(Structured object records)
┌────────
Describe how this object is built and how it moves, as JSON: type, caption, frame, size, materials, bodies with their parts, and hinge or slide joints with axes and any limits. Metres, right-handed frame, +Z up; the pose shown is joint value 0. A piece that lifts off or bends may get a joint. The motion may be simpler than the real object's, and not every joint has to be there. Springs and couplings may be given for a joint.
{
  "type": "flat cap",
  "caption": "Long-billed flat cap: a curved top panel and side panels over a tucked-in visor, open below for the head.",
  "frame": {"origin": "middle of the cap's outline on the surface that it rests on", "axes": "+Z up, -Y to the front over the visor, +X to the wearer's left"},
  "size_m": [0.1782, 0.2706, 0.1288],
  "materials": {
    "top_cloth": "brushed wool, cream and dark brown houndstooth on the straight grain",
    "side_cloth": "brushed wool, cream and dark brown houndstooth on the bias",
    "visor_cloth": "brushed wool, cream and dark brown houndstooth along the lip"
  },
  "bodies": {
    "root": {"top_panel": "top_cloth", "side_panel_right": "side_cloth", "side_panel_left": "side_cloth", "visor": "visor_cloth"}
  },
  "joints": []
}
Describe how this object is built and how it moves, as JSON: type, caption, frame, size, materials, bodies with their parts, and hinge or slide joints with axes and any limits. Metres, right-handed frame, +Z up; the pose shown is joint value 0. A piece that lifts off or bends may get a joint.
└────────
◆ **Problem requirements**
All entries must be repeated verbatim.

◆ **Answer for the task**
Describe how this object is built and how it moves, as JSON: type, caption, frame, size, materials, bodies with their parts, and hinge or slide joints with axes and any limits. Metres, right-handed frame, +Z up; the pose shown is joint value 0. A piece that lifts off or bends may get a joint. The motion may be simpler than the real object's, and not every joint has to be there. Springs and couplings may be given for a joint.
{
  "type": "flat cap",
  "caption": "Long-billed flat cap: a curved top panel and side panels over a tucked-in visor, open below for the head.",
  "frame": {"origin": "middle of the cap's outline on the surface that it rests on", "axes": "+Z up, -Y to the front over the visor, +X to the wearer's left"},
  "size_m": [0.1782, 0.2706, 0.1288],
  "materials": {
    "top_cloth": "brushed wool, cream and dark brown houndstooth on the straight grain",
    "side_cloth": "brushed wool, cream and dark brown houndstooth on the bias",
    "visor_cloth": "brushed wool, cream and dark brown houndstooth along the lip"
  },
  "bodies": {
    "root": {"top_panel": "top_cloth", "side_panel_right": "side_cloth", "side_panel_left": "side_cloth", "visor": "visor_cloth"}
  },
  "joints": []
}
Describe how this object is built and how it moves, as JSON: type, caption, frame, size, materials, bodies with their parts, and hinge or slide joints with axes and any limits. Metres, right-handed frame, +Z up; the pose shown is joint value 0. A piece that lifts off or bends may get a joint.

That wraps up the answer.